The protest at the Provincial Hall yesterday was small and said to be a group named “Seri Non Khon Rak Nai Luang” who considered the ambassador’s speech “highly unacceptable.” As the snipped photo below shows, officials were there to receive the protesters. At the same time, social media accounts suggest the protesters included officials and soldiers. We noted the use of the Bike for Dad shirt, most of which have been allocated to officials.

Junta supporters

The “protesters” are reported to have “warned” of further consequences, supported the junta and declared that they were “worried Mr Davies’ words could be misinterpreted by some people who may subsequently dare to flout the lese majeste law.” They added that they were fearful that the “US may support people or independent organisations which study this [controversial] topic with no fear…”.

That pretty much sums things up: the lese majeste law is meant to instill fear and silence critics.

Lese majeste, mad monarchism, the Bike for Dad fiasco and its body count and fear pretty much sum up a Thailand that is out of kilter even with many of the world’s authoritarian regimes.

This lack of balance derives directly from the feudalized nature of the country’s monarchy.

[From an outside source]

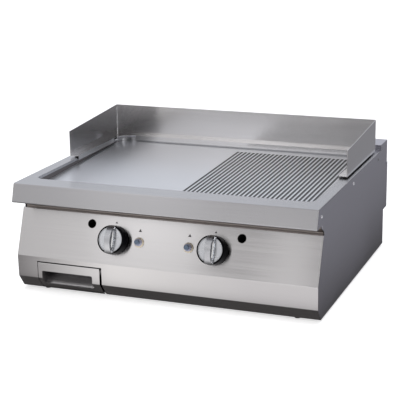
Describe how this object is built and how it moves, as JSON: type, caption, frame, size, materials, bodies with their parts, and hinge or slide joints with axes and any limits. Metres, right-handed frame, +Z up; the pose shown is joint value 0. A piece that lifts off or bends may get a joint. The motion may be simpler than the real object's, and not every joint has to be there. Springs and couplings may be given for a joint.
{
  "type": "flat top griddle",
  "caption": "Counter-top gas griddle with a half smooth, half ribbed plate, lift-off splash guard, turn knobs, igniter buttons and a pull-out grease drawer.",
  "frame": {"origin": "on the surface it stands on, under the middle of its overall box", "axes": "+X to the right as the cook sees it, +Y to the back, +Z up"},
  "size_m": [0.802, 0.7308, 0.377],
  "materials": {
    "worktop_steel": "satin brushed stainless steel",
    "plate_steel": "fine ground steel, polished at the edge",
    "guard_steel": "bright brushed stainless steel",
    "panel_steel": "brushed stainless steel",
    "side_steel": "dull brushed stainless steel",
    "drawer_steel": "brushed stainless steel",
    "inner_steel": "galvanised steel sheet",
    "recess_steel": "dark heat-stained steel",
    "burner_steel": "heat-darkened steel",
    "gas_pipe": "zinc-plated steel tube",
    "tap_brass": "machined brass",
    "knob_black": "gloss black moulded plastic",
    "knob_metal": "satin die-cast metal",
    "ring_cream": "warm grey moulded plastic",
    "button_grey": "blue-grey moulded plastic",
    "dark_trim": "matt black",
    "foot_rubber": "black rubber",
    "white_insulator": "glazed white insulator",
    "screw_steel": "plain stainless steel",
    "mark_ink": "printed dark grey mark"
  },
  "bodies": {
    "casing": {"worktop": "worktop_steel", "recess_strip": "recess_steel", "front_panel": "panel_steel", "back_panel": "side_steel", "base_pan": "inner_steel", "frame_angles": "inner_steel", "feet": "foot_rubber", "foot_screws": "screw_steel", "casing_screws": "screw_steel", "flue_casing": "side_steel", "flue_duct": "inner_steel", "griddle_plate": "plate_steel", "grease_gutter": "plate_steel", "drain_spout": "inner_steel", "burner_box": "inner_steel", "heat_shield": "inner_steel", "burner_brackets": "inner_steel", "gas_manifold": "gas_pipe", "gas_inlet": "tap_brass", "panel_marks": "mark_ink", "drawer_runners": "inner_steel", "side_panel_left": "side_steel", "side_panel_right": "side_steel", "burner_left": "burner_steel", "burner_right": "burner_steel", "valve_left": "tap_brass", "valve_right": "tap_brass", "feed_pipe_left": "gas_pipe", "feed_pipe_right": "gas_pipe", "injector_left": "tap_brass", "injector_right": "tap_brass", "pilot_left": "inner_steel", "pilot_right": "inner_steel", "thermocouple_left": "tap_brass", "thermocouple_right": "tap_brass", "electrode_left": "white_insulator", "electrode_right": "white_insulator", "igniter_ring_left": "ring_cream", "igniter_ring_right": "ring_cream", "igniter_body_left": "dark_trim", "igniter_body_right": "dark_trim", "sight_tube_left": "dark_trim", "sight_tube_right": "dark_trim"},
    "splash_guard": {"splash_guard": "guard_steel", "guard_buffers": "foot_rubber"},
    "grease_drawer": {"drawer_front": "drawer_steel", "handle_pocket": "drawer_steel", "drawer_tray": "drawer_steel"},
    "knob_push_left": {"thrust_collar_left": "screw_steel"},
    "knob_left": {"spindle_left": "tap_brass", "knob_left": "knob_black", "knob_face_left": "knob_metal"},
    "igniter_button_left": {"igniter_button_left": "button_grey"},
    "knob_push_right": {"thrust_collar_right": "screw_steel"},
    "knob_right": {"spindle_right": "tap_brass", "knob_right": "knob_black", "knob_face_right": "knob_metal"},
    "igniter_button_right": {"igniter_button_right": "button_grey"}
  },
  "joints": [
    {"name": "drawer_slide", "type": "slide", "parent": "casing", "child": "grease_drawer", "axis": [0, -1, 0], "range_m": [0, 0.38]},
    {"name": "guard_lift", "type": "slide", "parent": "casing", "child": "splash_guard", "axis": [0, 0, 1], "range_m": [0, 0.12]},
    {"name": "knob_push_left", "type": "slide", "parent": "casing", "child": "knob_push_left", "axis": [0, 0.9352, -0.3541], "range_m": [0, 0.0035], "stiffness_N_per_m": 2500, "springref_m": -0.001},
    {"name": "knob_turn_left", "type": "hinge", "parent": "knob_push_left", "child": "knob_left", "pos_m": [-0.1324, -0.31869, 0.15402], "axis": [0, -0.9352, 0.3541], "range_deg": [0, 270]},
    {"name": "igniter_push_left", "type": "slide", "parent": "casing", "child": "igniter_button_left", "axis": [0, 0.9352, -0.3541], "range_m": [0, 0.006], "stiffness_N_per_m": 600, "springref_m": -0.002},
    {"name": "knob_push_right", "type": "slide", "parent": "casing", "child": "knob_push_right", "axis": [0, 0.9352, -0.3541], "range_m": [0, 0.0035], "stiffness_N_per_m": 2500, "springref_m": -0.001},
    {"name": "knob_turn_right", "type": "hinge", "parent": "knob_push_right", "child": "knob_right", "pos_m": [0.1324, -0.31869, 0.15402], "axis": [0, -0.9352, 0.3541], "range_deg": [0, 270]},
    {"name": "igniter_push_right", "type": "slide", "parent": "casing", "child": "igniter_button_right", "axis": [0, 0.9352, -0.3541], "range_m": [0, 0.006], "stiffness_N_per_m": 600, "springref_m": -0.002}
  ]
}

Update: As regular readers will know, we sometimes comment on Shawn Crispin’s conspiratorial-lade commentaries on Thailand’s politics. His most recent outing, with relevance to the above post, takes a successionist position and transfers it from domestic to international politics. In a piece at The Diplomat, oddly written to imply that US ambassadors run their own agendas on Thailand, he states:

Beijing and Washington have aligned with competitive royalist power centers, with Deputy Prime Minister [General] Prawit [Wongsuwan]’s defense ministry pushing for deeper strategic ties and more arms deals with China, the advisory Privy Council keen to repair ties to the U.S., and premier [General] Prayut[h Chan-ocha] prevaricating while leaning fitfully towards China during bouts of U.S. criticism of his rule. Some analysts sense the strong nationalistic reaction to Davies’ speech may have been orchestrated by the regime’s pro-China element to derail Davies’ charm offensive before it gained momentum.

PPT can only guess at what’s happening in the palace, as must all pundits, but it seems odd to align the Privy Council with the US side. After all, the “pro-China” Princess Sirindhorn also visits the US on a regular basis and is considered aligned with the Privy Council. Crown Prince Vajiralongkorn, allegedly on the other side and said to be supported by Prayuth, has little interest in China or the US, and is said to be opposed by the Privy Council, at least in the successionist account. This read-the-tea-leaves argument gets so involved that it is tied in knots.